To load the image we need to:

  1. Load it from disk
  2. Resize it to 224x224 Pixels (remember, this is the size we specified in torch.onnx.export)
  3. Get the raw pixel data
  4. Transform the pixel data: change the order of pixels from row, column, channel (this is what SkiaSharp gives us) to channel, row, column (this is what our model expects), and convert them from bytes (0-255) to floats (0.0-1.0)

So, let's tackle each step one by one. Replace the // Inference goes here comment with the following code:

Load the image from disk

This is straightforward.

using var originalImage = SKImage.FromEncodedData(args[0]);

Resize it to 224x244 pixels

We have to create a SKSurface (basically, an Image we can draw on, not just read) with the desired size and draw the originalImage onto it:

const int desiredWidth = 224, desiredHeight = 224;
var imageInfo = new SKImageInfo(desiredWidth, desiredHeight, SKColorType.Rgba8888);

using var resizedSurface = SKSurface.Create(imageInfo);
using var paint = new SKPaint { FilterQuality = SKFilterQuality.High };
resizedSurface.Canvas.DrawImage(originalImage, imageInfo.Rect, paint);

Get the raw pixel data

We have to use some nasty low-level .NET methods to get access to the raw pixels.

var bytes = new byte[imageInfo.BytesSize];
var pixelBuffer = IntPtr.Zero;
try {
	pixelBuffer = Marshal.AllocHGlobal(imageInfo.BytesSize);
	resizedSurface.ReadPixels(imageInfo, pixelBuffer, imageInfo.RowBytes, 0, 0);
	Marshal.Copy(pixelBuffer, bytes, 0, imageInfo.BytesSize);
} finally {
	Marshal.FreeHGlobal(pixelBuffer);
}

bytes is now a 224x224x4 array of pixels. There's an extra alpha channel there which we'll need to strip.

Transform the pixel data

We'll need to do two things here:

Also, SkiaSharp gave us 4 channels (red, green, blue, alpha), and we need to drop the alpha channel here. That's just details at this point though...

var floats = new float[3 * desiredWidth * desiredHeight];
// Loop over every pixel
for (var y = 0; y < desiredHeight; y++) {
    for (var x = 0; x < desiredWidth; x++) {
        for (var channel = 0; channel < 3; channel++) {

This is already getting quite silly. Now the actual code we have to execute for each pixel.

var destIndex = channel * desiredHeight * desiredWidth + y * desiredWidth + x;
var sourceIndex = y * imageInfo.RowBytes + x * imageInfo.BytesPerPixel + channel;

Now that we have calculated both the destination index (remember, channel, row, column) and the source index (row, column, channel) we can read from one index, convert to float, and store to the other index:

floats[destIndex] = bytes[sourceIndex] / 255.0f;

And close the loops:

        }
    }
}

We now have an array of floats in the correct order.
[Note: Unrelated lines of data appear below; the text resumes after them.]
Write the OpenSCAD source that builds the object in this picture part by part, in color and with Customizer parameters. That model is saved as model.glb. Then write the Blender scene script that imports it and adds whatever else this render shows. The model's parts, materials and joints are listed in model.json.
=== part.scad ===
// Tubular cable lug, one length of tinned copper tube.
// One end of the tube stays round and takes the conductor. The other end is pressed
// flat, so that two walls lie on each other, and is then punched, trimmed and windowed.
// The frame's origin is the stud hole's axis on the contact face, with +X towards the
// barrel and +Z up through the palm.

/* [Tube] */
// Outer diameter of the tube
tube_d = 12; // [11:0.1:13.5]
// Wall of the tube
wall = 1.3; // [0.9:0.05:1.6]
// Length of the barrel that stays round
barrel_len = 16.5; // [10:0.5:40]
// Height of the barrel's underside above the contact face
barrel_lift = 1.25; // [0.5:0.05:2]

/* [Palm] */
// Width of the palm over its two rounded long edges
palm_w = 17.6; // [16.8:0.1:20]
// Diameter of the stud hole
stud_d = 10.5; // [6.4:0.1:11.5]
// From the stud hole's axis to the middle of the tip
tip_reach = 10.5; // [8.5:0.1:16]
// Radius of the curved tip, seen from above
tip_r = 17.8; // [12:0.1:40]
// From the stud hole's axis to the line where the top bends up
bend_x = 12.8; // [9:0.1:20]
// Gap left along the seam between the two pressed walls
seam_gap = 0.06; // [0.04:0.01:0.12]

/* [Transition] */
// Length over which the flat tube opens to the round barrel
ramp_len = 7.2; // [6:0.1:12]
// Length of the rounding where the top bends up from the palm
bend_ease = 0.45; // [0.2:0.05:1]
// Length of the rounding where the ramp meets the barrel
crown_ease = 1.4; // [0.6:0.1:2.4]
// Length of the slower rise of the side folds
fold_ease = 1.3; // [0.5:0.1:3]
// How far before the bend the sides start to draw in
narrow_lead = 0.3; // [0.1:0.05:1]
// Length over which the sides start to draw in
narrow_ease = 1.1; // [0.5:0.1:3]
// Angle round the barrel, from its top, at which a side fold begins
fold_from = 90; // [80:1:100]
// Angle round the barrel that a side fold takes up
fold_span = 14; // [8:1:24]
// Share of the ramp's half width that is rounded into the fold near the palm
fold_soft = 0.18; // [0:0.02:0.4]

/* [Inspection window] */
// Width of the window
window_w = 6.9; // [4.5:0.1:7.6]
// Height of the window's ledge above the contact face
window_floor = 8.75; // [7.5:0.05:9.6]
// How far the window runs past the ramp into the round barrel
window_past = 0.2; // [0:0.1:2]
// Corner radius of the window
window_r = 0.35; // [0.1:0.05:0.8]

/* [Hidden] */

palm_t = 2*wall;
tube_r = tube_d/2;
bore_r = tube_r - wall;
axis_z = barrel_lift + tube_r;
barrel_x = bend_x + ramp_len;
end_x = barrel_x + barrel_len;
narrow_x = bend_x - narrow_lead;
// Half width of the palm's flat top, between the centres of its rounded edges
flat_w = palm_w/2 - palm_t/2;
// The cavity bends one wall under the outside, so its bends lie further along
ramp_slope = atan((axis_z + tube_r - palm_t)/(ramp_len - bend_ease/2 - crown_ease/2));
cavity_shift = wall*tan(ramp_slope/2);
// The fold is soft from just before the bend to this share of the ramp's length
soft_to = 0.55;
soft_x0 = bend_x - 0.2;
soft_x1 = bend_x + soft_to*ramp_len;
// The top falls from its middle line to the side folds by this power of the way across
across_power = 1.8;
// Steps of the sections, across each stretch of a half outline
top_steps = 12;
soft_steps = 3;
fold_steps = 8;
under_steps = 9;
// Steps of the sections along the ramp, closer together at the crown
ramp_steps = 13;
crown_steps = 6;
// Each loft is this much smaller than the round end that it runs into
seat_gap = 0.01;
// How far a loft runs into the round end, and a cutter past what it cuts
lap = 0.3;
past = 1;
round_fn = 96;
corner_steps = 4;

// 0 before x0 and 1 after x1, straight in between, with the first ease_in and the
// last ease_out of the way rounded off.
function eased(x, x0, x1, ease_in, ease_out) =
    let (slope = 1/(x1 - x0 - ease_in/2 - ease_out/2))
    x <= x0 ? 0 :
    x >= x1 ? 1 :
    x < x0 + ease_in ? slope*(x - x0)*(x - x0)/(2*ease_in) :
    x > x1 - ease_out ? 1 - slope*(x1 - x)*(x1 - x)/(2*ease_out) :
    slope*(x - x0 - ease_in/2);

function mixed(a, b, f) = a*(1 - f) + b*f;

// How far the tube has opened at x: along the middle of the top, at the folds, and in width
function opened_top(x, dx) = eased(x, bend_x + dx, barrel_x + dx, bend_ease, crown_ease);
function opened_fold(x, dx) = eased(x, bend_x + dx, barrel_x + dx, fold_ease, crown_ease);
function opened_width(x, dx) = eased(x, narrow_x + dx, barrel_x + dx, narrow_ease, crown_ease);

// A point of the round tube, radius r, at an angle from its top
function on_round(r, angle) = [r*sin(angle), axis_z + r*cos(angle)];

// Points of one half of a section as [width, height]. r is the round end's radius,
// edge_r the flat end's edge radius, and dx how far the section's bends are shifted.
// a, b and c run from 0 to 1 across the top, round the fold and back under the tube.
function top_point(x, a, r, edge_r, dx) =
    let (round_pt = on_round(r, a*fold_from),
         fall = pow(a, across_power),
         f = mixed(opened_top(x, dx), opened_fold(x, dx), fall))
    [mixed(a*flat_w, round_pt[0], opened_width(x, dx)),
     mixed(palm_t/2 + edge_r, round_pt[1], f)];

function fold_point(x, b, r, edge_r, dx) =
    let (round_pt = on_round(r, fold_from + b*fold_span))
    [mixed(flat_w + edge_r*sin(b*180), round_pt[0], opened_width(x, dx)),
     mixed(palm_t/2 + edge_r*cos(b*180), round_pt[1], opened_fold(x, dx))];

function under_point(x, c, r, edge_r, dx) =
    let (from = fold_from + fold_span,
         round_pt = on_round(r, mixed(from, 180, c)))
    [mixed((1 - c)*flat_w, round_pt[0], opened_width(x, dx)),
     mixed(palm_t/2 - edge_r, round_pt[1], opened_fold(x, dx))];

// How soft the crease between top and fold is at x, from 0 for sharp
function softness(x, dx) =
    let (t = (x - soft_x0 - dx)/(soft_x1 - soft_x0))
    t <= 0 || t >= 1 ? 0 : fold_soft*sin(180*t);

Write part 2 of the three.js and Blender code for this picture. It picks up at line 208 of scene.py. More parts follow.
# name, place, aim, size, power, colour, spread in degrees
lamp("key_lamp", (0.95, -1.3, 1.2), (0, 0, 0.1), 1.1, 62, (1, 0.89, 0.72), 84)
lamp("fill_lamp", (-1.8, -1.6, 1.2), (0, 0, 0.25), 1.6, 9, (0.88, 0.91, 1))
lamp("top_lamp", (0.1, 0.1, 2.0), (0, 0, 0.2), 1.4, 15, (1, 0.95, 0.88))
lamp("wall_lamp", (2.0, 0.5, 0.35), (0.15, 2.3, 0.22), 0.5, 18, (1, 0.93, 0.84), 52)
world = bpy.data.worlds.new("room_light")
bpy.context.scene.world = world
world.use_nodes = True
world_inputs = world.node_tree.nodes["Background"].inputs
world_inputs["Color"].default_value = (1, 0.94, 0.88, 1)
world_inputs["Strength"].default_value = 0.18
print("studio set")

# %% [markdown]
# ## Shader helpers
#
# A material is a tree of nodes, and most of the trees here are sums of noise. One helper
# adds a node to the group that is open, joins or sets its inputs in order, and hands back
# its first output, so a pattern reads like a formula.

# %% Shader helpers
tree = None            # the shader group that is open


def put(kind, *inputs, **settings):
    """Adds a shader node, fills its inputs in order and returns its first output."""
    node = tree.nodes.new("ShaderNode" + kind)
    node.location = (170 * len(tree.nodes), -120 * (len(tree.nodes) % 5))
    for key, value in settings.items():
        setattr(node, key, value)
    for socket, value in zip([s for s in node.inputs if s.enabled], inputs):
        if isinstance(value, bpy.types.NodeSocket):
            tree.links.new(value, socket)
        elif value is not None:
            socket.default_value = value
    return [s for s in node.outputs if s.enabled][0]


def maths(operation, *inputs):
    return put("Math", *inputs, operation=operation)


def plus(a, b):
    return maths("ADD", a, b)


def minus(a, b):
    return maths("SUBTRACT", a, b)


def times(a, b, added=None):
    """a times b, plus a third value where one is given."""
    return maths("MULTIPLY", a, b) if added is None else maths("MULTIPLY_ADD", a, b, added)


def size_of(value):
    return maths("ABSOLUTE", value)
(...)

Time to load our model!

Running the model

var modelDirectory = Directory.GetCurrentDirectory();
using var model = new InferenceSession(Path.Combine(modelDirectory, "pet-breed.onnx"));
var classNames = File.ReadAllLines(Path.Combine(modelDirectory, "pet-breed.vocab.txt"));

That's fairly simple. You can change modelDirectory if needed. Let's run the model we just loaded:

// Create the input tensor. This has to be the exact same shape
// you specified during torch.onnx.export, i.e. (1, 3, 224, 224)
var imageAsTensor = floats.ToTensor()
	.Reshape(new[] { 1, 3, desiredWidth, desiredHeight });

var modelInputs = new[] {
    // Use the same name you specified during torch.onnx.export, i.e. "image"
    NamedOnnxValue.CreateFromTensor("image", imageAsTensor),
};

// Action!
var modelOutputs = model.Run(modelInputs);
var activations = modelOutputs.Single().AsTensor<float>();

If you're used to PyTorch tensors you'll be quite disappointed in what this tensor class can do... But it's enough for our use. We can treat it as an array of length 37 - one element for each class.

Finally, we're going to output the activation and name for each class.

for (var i = 0; i < activations.Length; i++) {
    float activation = activations.GetValue(i);
    string className = classNames[i];
    Console.WriteLine($"{className}: {activation:F4}");
}

Computing the softmax probability too requires a bit more effort. Use this code instead if you want to do that:

// Pass 1: Compute activations.exp().sum()
var expSum = activations.Select(x => Math.Exp(x)).Sum();

// Pass 2: As the loop in the previous code snippet, but with probabilities:
for (var i = 0; i < activations.Length; i++) {
    float activation = activations.GetValue(i);
    var probability = Math.Exp(activation) / expSum;
    string className = classNames[i];
    Console.WriteLine($"{className}: {probability:P2}");
}

And that's a wrap

If you run this program you should see something like this:

$ dotnet run 1280px-Egyptian_Mau_Bronze.jpg

Abyssinian: 0.00%
Bengal: 0.07%
Birman: 0.00%
Bombay: 0.00%
British_Shorthair: 0.00%
Egyptian_Mau: 99.92%
Maine_Coon: 0.00%
Persian: 0.00%
...snip...

Note: The image I used is this one. Refactoring the code is left as an exercise to the reader.